Subject: LUSA: After threats, UN envoy asks for police posts at displaced camps

18-08-2006 11:11:00. Fonte LUSA. Notícia SIR-8264522 Temas:

East Timor: After threats, UN envoy asks for police posts at displaced camps

Dili, Aug. 18 (Lusa) - UN mission chief Sukehiro Hasegawa asked Australian peacekeepers Friday to set up police posts at camps for tens of thousands of displaced people around the East Timorese capital following recent threats and attacks.

The Japanese UN diplomat explained his initiative at a Dili news conference, saying he requested additional security measures after recent disturbances at camps sheltering nearly 80,000 people in and around Dili.

"On Thursday there was a threat of an attack against the Obrigado Barrack camp and today we were informed that three Molotov Cocktails were thrown into the camp" without igniting, Hasegawa said.

While the firebombs caused no injuries or damage, he said about 3,000 of the camp's 8,000 displaced had fled to uncertain destinations in fear of new communal violence.

The setting up of police posts at Dili camps would "increase the sense of security", he said, adding that the posts should remain in place until the expected arrival of a new nearly 1,500-strong UN police and military peacekeeping force.

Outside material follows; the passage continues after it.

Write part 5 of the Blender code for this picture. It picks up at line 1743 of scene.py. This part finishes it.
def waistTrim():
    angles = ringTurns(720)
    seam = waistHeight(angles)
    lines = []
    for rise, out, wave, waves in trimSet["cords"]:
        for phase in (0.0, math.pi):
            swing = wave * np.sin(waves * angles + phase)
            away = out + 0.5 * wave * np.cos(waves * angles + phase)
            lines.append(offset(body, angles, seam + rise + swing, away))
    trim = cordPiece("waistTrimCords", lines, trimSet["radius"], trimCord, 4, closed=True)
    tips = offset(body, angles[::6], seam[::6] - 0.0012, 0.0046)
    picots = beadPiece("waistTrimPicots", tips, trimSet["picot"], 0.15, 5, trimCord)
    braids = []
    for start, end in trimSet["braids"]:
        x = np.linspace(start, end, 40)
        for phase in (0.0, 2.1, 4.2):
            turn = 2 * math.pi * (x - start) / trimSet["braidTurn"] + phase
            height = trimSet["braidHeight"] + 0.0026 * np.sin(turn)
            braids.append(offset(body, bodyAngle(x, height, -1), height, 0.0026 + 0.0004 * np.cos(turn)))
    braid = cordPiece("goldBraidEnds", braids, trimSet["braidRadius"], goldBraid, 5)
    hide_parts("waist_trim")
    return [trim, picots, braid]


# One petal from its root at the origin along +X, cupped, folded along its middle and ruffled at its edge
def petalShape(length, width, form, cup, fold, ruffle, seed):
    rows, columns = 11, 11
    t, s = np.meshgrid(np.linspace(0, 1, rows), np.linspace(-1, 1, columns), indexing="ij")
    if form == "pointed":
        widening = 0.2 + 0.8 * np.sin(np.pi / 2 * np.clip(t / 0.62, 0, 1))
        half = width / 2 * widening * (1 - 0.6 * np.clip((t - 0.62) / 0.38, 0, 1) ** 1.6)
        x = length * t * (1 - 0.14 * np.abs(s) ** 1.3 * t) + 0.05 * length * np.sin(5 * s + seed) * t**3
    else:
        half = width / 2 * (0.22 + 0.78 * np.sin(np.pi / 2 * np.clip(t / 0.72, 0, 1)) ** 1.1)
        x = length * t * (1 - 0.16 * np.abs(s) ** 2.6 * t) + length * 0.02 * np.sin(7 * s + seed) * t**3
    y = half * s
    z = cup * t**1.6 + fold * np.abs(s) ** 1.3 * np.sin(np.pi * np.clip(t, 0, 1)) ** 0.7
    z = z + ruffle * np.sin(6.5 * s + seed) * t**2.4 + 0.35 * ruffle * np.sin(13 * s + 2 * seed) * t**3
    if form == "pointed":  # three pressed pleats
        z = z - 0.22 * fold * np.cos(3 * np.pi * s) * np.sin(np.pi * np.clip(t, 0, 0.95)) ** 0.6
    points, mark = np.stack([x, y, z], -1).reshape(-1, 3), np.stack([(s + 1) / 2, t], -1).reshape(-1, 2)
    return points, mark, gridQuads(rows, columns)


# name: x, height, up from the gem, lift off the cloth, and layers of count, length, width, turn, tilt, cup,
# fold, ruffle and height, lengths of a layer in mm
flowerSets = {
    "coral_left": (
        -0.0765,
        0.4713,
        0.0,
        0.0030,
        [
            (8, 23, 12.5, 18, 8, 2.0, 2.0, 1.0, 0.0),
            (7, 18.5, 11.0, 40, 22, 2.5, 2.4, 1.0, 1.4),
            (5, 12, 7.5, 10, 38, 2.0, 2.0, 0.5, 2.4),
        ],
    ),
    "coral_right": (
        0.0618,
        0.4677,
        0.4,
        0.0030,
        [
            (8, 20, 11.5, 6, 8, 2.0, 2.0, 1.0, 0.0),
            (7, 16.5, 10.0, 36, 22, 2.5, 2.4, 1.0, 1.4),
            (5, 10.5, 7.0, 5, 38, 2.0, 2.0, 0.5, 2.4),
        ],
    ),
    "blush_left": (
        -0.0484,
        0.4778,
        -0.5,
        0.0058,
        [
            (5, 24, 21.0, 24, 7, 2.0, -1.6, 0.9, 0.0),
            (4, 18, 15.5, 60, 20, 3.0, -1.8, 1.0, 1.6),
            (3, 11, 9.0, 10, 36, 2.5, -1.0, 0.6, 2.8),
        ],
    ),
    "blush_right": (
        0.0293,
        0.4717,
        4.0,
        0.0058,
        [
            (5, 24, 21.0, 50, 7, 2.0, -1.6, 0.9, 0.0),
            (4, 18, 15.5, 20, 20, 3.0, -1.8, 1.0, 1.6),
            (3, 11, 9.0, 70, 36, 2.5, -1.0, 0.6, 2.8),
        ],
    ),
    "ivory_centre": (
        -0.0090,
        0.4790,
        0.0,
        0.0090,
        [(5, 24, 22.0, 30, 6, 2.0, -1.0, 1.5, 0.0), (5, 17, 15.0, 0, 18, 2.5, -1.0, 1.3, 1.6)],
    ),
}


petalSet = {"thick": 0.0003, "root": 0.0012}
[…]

The UN Security Council was expected to approve the creation of the new mission, which will replace the current Australian-led international force in East Timor, Friday in New York.

Hasegawa underlined that once security was fully assured and the estimated 152,000 displaced returned home voluntarily it would be "absolutely necessary" to continue providing humanitarian aid.

UN police should continue patrols and set up neighborhood posts, he added.

Prime Minister José Ramos Horta said Thursday that UN relief agencies would soon reroute aid distribution from the camps to home areas to encourage the displaced to return home.

While there has been no serious violence in Dili for about two months, simmering communal tensions between eastern "lorosae" and western "loromuno" and sporadic clashes have continued to hobble efforts to get the displaced home.

The crisis, that led to the deployment of a four-nation international peacekeeping force in late May, including Portuguese police, and the resignation of Prime Minister Mari Alkatiri in June, erupted in late April in clashes between rival security forces factions.

The violence increasingly took on a communal character with arson attacks and looting throughout the capital.

According to UN officials, 37 were killed and more than 150,000 displaced, primarily in Dili, a city of about 130,000.